— Task brief —
Only the lines from the first one through the line with "wasm.setup();" should be printed, exactly as they appear.
___ Material ___
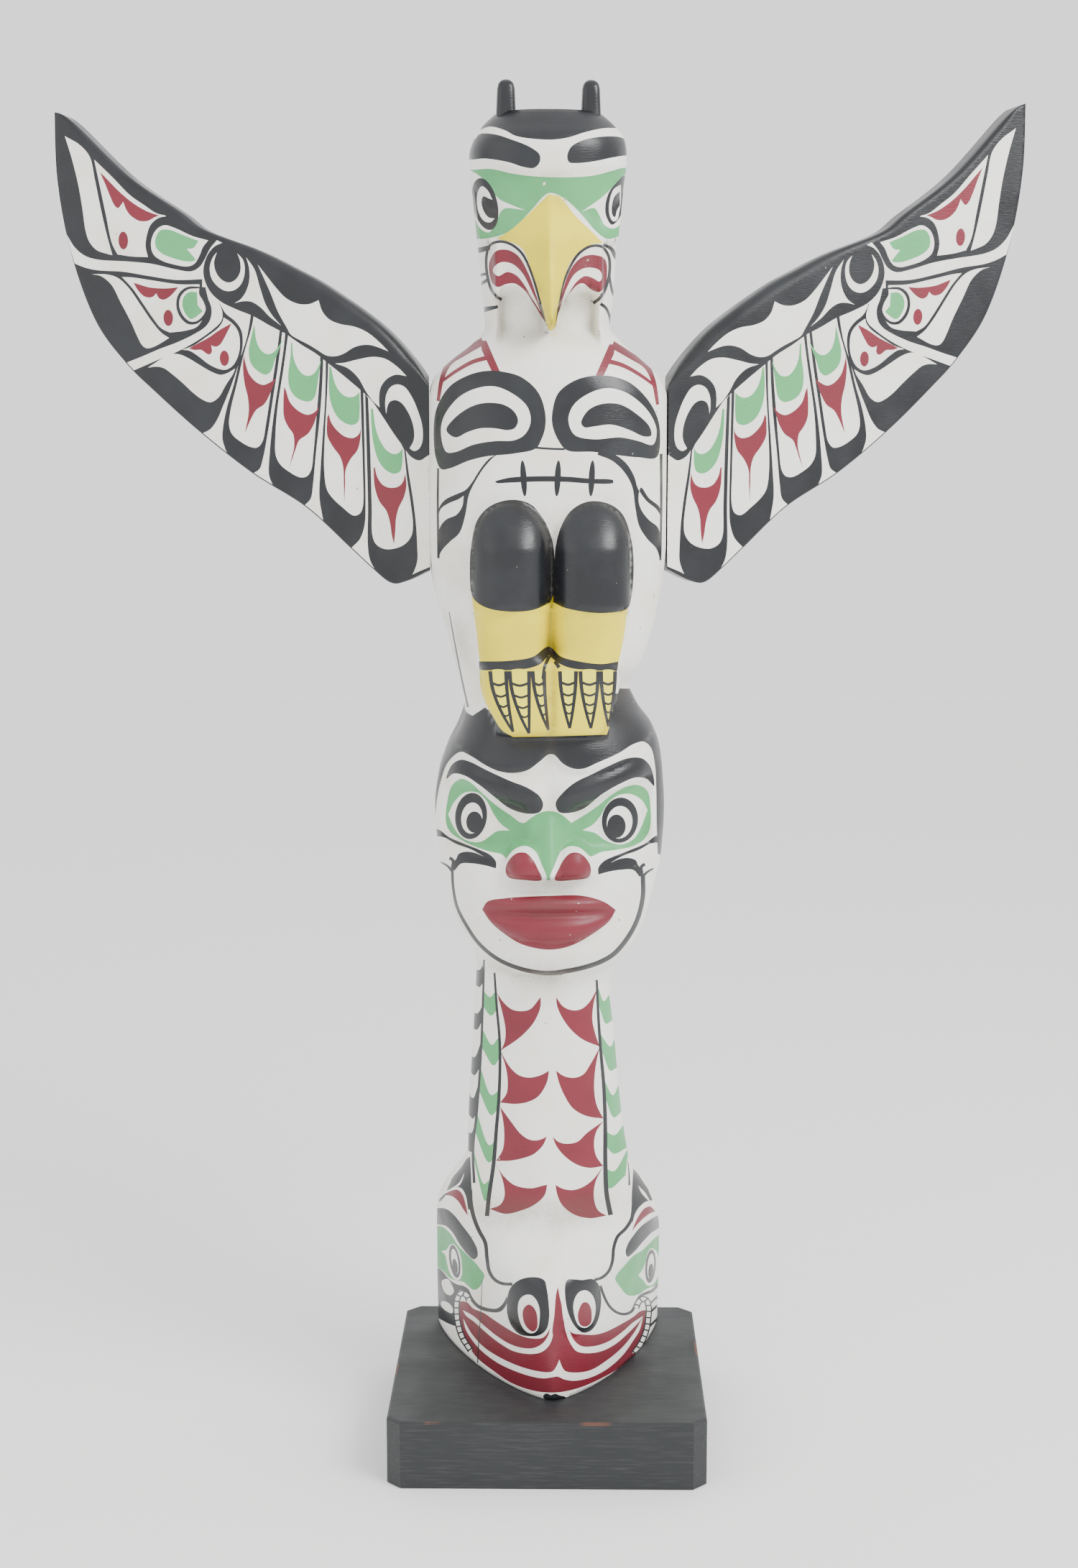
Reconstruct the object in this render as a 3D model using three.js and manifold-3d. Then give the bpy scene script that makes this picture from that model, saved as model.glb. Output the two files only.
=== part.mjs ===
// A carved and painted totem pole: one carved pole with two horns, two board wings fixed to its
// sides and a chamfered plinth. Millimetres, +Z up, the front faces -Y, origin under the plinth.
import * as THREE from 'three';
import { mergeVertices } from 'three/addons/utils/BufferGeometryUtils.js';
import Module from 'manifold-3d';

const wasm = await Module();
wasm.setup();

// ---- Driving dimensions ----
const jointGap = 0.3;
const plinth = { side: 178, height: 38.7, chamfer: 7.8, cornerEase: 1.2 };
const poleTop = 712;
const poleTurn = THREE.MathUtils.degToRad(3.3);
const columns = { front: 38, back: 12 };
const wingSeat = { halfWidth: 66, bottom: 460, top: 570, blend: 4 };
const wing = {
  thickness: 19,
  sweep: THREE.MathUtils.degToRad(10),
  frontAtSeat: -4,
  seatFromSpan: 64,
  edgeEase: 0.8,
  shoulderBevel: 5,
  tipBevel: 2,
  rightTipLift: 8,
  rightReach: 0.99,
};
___
— Answer for this exercise —
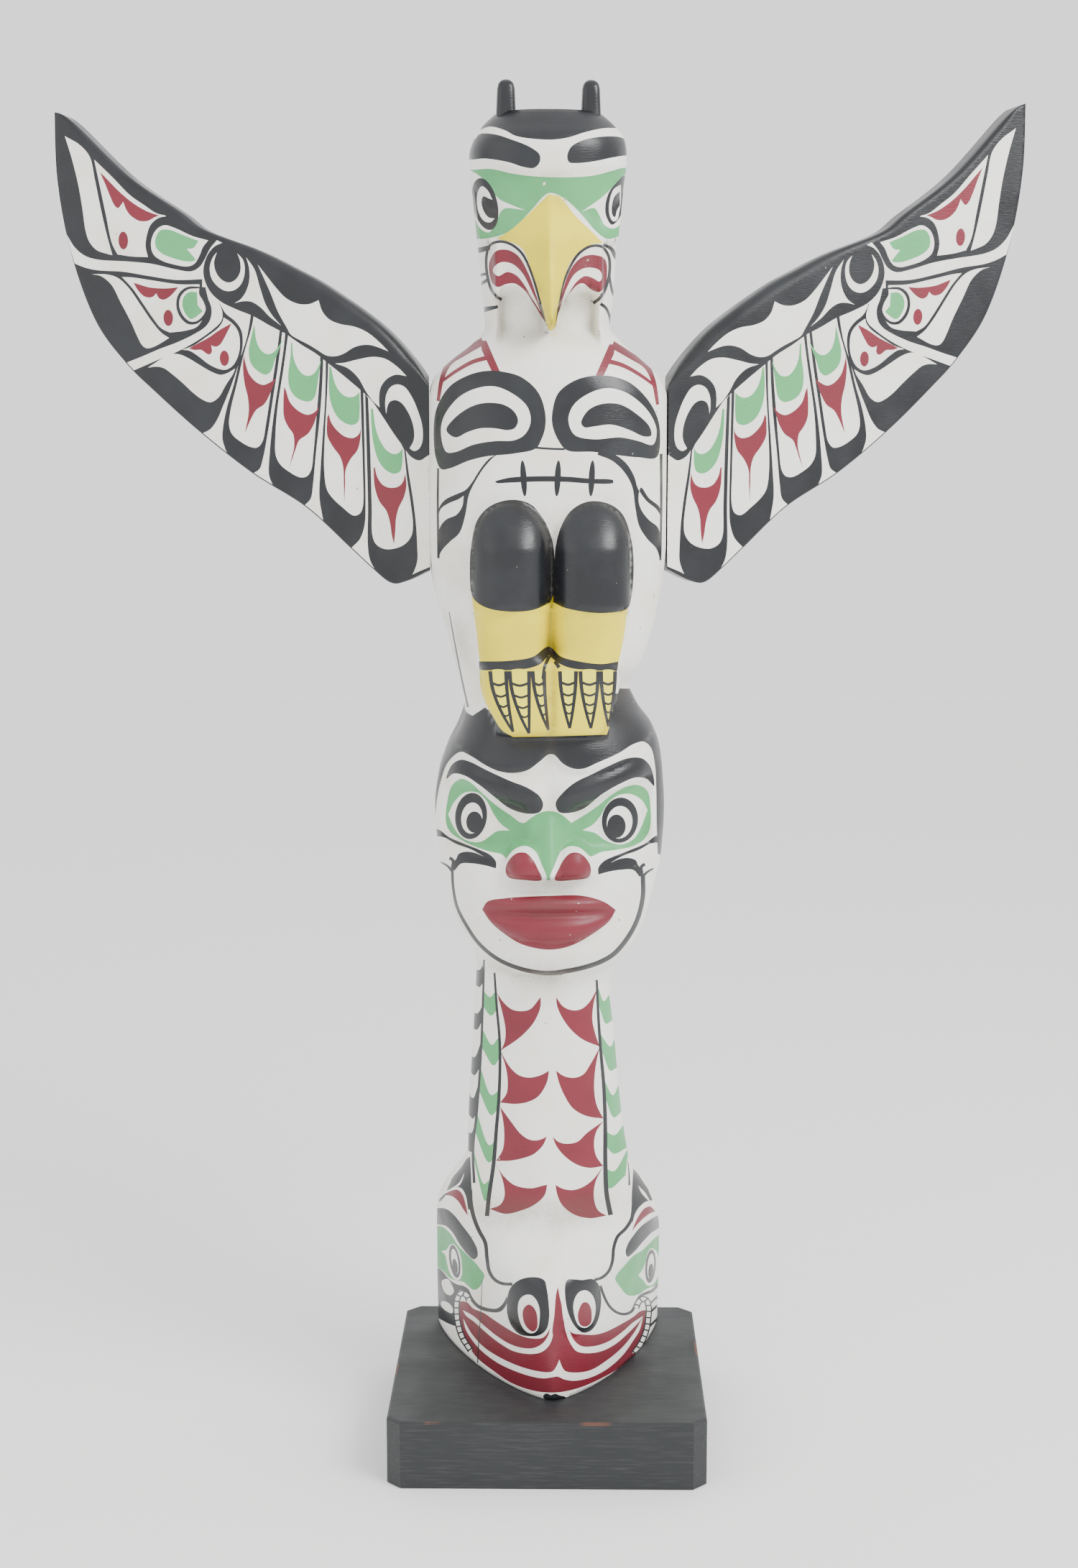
Reconstruct the object in this render as a 3D model using three.js and manifold-3d. Then give the bpy scene script that makes this picture from that model, saved as model.glb. Output the two files only.
=== part.mjs ===
// A carved and painted totem pole: one carved pole with two horns, two board wings fixed to its
// sides and a chamfered plinth. Millimetres, +Z up, the front faces -Y, origin under the plinth.
import * as THREE from 'three';
import { mergeVertices } from 'three/addons/utils/BufferGeometryUtils.js';
import Module from 'manifold-3d';

const wasm = await Module();
wasm.setup();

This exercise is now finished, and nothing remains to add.